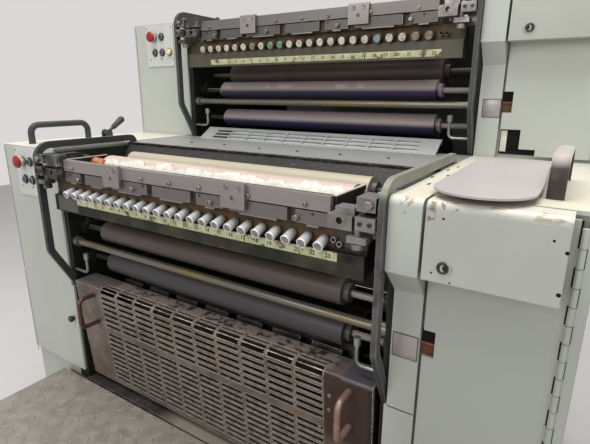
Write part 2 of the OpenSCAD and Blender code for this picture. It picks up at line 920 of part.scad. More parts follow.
// A roller with its shoulders and journals at a place in its unit
module roller(i, at, r, reach) {
  shoulder = 12;
  at_unit(i) translate([0, at[0], at[1]]) {
    bar_x(-roller_half, roller_half, r);
    bar_x(-roller_half - shoulder, roller_half + shoulder, min(r - 5, journal_r + 11));
    bar_x(-reach, reach, journal_r);
  }
}

module near_fountain_roller() {
  color([0.85, 0.73, 0.68]) roller(0, fountain_at, fountain_r, frame_in - 2);
}

module far_fountain_roller() {
  color([0.85, 0.73, 0.68]) roller(1, fountain_at, fountain_r, frame_in - 2);
}

module near_transfer_roller() {
  color([0.83, 0.78, 0.66]) roller(0, transfer_at, transfer_r, frame_out - 4);
}

module far_transfer_roller() {
  color([0.83, 0.78, 0.66]) roller(1, transfer_at, transfer_r, frame_out - 4);
}

module near_back_roller() {
  color(roller_brown) roller(0, back_at, back_r, frame_out - 4);
}

module far_back_roller() {
  color(roller_brown) roller(1, back_at, back_r, frame_out - 4);
}

module near_upper_roller() {
  color(roller_brown) roller(0, upper_at, upper_r, frame_out - 4);
}

module far_upper_roller() {
  color(roller_brown) roller(1, upper_at, upper_r, frame_out - 4);
}

module near_lower_roller() {
  color(roller_brown) roller(0, lower_at, lower_r, frame_out - 4);
}

module far_lower_roller() {
  color(roller_brown) roller(1, lower_at, lower_r, frame_out - 4);
}

// The plate cylinder with its lengthwise gap and the plate clamps in it
module plate_cylinder(i) {
  gap = 46;
  deep = 34;
  n = 7;
  pitch = 2 * roller_half / n;
  clamp = pitch * 0.7;
  gap_turn = 62;
  at_unit(i) translate([0, cylinder_at[0], cylinder_at[1]]) rotate([gap_turn, 0, 0]) {
    difference() {
      bar_x(-roller_half, roller_half, cylinder_r);
      block([-roller_half - through, -gap / 2, cylinder_r - deep],
            [roller_half + through, gap / 2, cylinder_r + through]);
    }
    bar_x(-frame_out + 4, frame_out - 4, journal_r);
    for (k = [0 : n - 1])
      translate([(k - (n - 1) / 2) * pitch, 0, 0])
        block([-clamp / 2, -gap / 2 + 4, cylinder_r - deep], [clamp / 2, 8, cylinder_r - 4]);
  }
}

module near_plate_cylinder() {
  color(bright_steel) plate_cylinder(0);
}

module far_plate_cylinder() {
  color(bright_steel) plate_cylinder(1);
}

// A hand lever with its grip, on a pin between the ears of its bracket
lever_at = [334, 16];
lever_x = 102 - half_w;
ear_t = 5;
lever_t = 14;

module at_lever(i) {
  at_unit(i) translate([lever_x, lever_at[0], top_h + lever_at[1]]) children();
}

module lever_brackets() {
  ear = 12;
  inner = lever_t / 2 + 1;
  base_w = inner + ear_t;
  color(dark_iron) for (i = [0, 1]) at_lever(i) difference() {
    union() {
      for (s = [-1, 1])
        translate([s * (inner + ear_t / 2) - ear_t / 2, 0, 0]) {
          rotate([0, 90, 0]) cylinder(r = ear, h = ear_t);
          block([0, -ear, -lever_at[1]], [ear_t, ear, 0]);
        }
      block([-base_w, -ear - 8, -lever_at[1]], [base_w, ear + 8, -lever_at[1] + 3]);
    }
    bar_x(-base_w - through, base_w + through, 4 + bore_gap);
  }
}

module lever(i) {
  reach = lever_t / 2 + ear_t + 2;
  at_lever(i) {
    bar_x(-reach, reach, 4);
    bar_x(-lever_t / 2, lever_t / 2, 9);
    rotate([-55, 0, 0]) {
      cylinder(r = 5, h = 36);
      translate([0, 0, 30]) cylinder(r1 = 8, r2 = 11, h = 42);
      translate([0, 0, 72]) sphere(r = 11);
    }
  }
}

module near_lever() {
  color(dark_iron) lever(0);
}

module far_lever() {
  color(dark_iron) lever(1);
}

base_plinth();
sill_plate();
footboard();
side_frames();
near_left_cabinet();
far_left_cabinet();
near_right_cabinet();
far_right_cabinet();
right_columns();
hinge_strips();
control_panels();
handrails();
left_grab_handle();
lever_brackets();
fan_tray();
arch_handle();
top_covers();
far_step_grille();
rear_cover();
tie_rods();
ink_ducts();
duct_bars();
ink_keys();
duct_mounts();
roller_sockets();
roller_catches();
near_fountain_roller();
far_fountain_roller();
near_transfer_roller();
far_transfer_roller();
near_back_roller();
far_back_roller();
near_upper_roller();
far_upper_roller();
near_lower_roller();
far_lower_roller();
near_plate_cylinder();
far_plate_cylinder();
near_guard();
near_guard_handles();
near_right_door();
near_door_box();
far_right_door();
far_door_box();
near_lever();
far_lever();
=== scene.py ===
"""Looks of a two-colour offset printing press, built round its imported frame."""
import math
import random

import bmesh
import bpy
from mathutils import Matrix, Vector, noise


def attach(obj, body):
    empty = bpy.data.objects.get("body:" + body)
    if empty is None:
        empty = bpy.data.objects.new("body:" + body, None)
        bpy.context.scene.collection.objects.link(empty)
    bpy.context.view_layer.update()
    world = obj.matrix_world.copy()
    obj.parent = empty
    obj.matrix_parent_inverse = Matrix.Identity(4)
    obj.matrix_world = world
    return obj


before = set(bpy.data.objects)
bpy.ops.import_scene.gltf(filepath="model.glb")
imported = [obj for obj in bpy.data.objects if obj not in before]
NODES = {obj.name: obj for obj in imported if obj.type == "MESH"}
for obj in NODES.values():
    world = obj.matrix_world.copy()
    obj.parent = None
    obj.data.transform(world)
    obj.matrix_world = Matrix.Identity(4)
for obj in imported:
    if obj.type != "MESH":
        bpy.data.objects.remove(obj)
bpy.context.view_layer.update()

# Sizes shared with the frame, in metres
MM = 0.001
KEY_Y = -0.379
KEY_Z = 0.990
UNIT_PITCH = 0.506
UNIT_RISE = 0.375
KEY_PITCH = 0.0325

# Angles and counts shared with the frame
KEY_COUNT = 23
KEY_SLOPE = math.radians(18)
GUARD_LEAN = math.radians(4.7)
UNITS = (0, 1)
UNIT_WORDS = ("near", "far")

# Faces shared with the frame, in millimetres of a unit
COVER_FACE = 52
TOP_FACE = 99
PANEL_FACE = 49
GUARD_EDGE = (48, -265)


def at(unit, x, y, z):
    """A point from millimetres measured in one unit, from the middle of its key row."""
    return Vector((x * MM, KEY_Y + unit * UNIT_PITCH + y * MM, KEY_Z + unit * UNIT_RISE + z * MM))


def srgb(red, green, blue):
    """A linear colour from the 0 to 255 values of a colour picker."""
    def linear(v):
        v = v / 255
        return v / 12.92 if v <= 0.04045 else ((v + 0.055) / 1.055) ** 2.4
    return (linear(red), linear(green), linear(blue), 1.0)


def put_in_scene(name, data):
    """A new object that holds the data, linked to the scene."""
    made = bpy.data.objects.new(name, data)
    bpy.context.scene.collection.objects.link(made)
    return made


# Node trees: short calls for laying and wiring nodes
class Bench:
    """Lays and wires the nodes of one tree."""

    def __init__(self, tree):
        self.tree = tree

    def plug(self, socket, value):
        """Wires a socket to another one, or gives it a fixed value."""
        if isinstance(value, bpy.types.NodeSocket):
            self.tree.links.new(value, socket)
        else:
            socket.default_value = value

    def put(self, kind, settings=None, **inputs):
        """A new node with its settings and inputs; an underscore stands for a space."""
        node = self.tree.nodes.new(kind)
        for name, value in (settings or {}).items():
            setattr(node, name, value)
        for name, value in inputs.items():
            self.plug(node.inputs[name.replace("_", " ")], value)
        return node

    def use(self, group, **inputs):
        """The first output of a node group."""
        return self.put("ShaderNodeGroup", {"node_tree": group}, **inputs).outputs[0]

    def math(self, operation, a, b=0.0, clamp=False):
        node = self.put("ShaderNodeMath", {"operation": operation, "use_clamp": clamp})
        self.plug(node.inputs[0], a)
        self.plug(node.inputs[1], b)
        return node.outputs[0]

    def vector_math(self, operation, *values):
        node = self.put("ShaderNodeVectorMath", {"operation": operation})
        for socket, value in zip(node.inputs, values):
            self.plug(socket, value)
        return node

    def mix(self, mask, under, over):
        node = self.put("ShaderNodeMix", {"data_type": "RGBA"})
        self.plug(node.inputs[0], mask)
        self.plug(node.inputs[6], under)
        self.plug(node.inputs[7], over)
        return node.outputs[2]

    def span(self, value, low, high, to_low=0.0, to_high=1.0):
        """The value moved from one span to another, and held at its ends."""
        node = self.put("ShaderNodeMapRange", {"clamp": True})
        for name, number in (("Value", value), ("From Min", low), ("From Max", high),
                             ("To Min", to_low), ("To Max", to_high)):
            self.plug(node.inputs[name], number)
        return node.outputs[0]

    def place(self):
        return self.put("ShaderNodeTexCoord").outputs["Object"]


def node_group(name, kind, inputs, outputs):
    """An empty node group with its sockets, and its two end nodes."""
    tree = bpy.data.node_groups.new(name, kind)
    for label, socket, start in inputs:
        made = tree.interface.new_socket(label, in_out="INPUT", socket_type=socket)
        if start is not None:
            made.default_value = start
    for label, socket in outputs:
        tree.interface.new_socket(label, in_out="OUTPUT", socket_type=socket)
    return tree, tree.nodes.new("NodeGroupInput"), tree.nodes.new("NodeGroupOutput")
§
_Task to carry out_
Give the count of lines in the listing above that include "None", with no other words.

_Correct answer_
5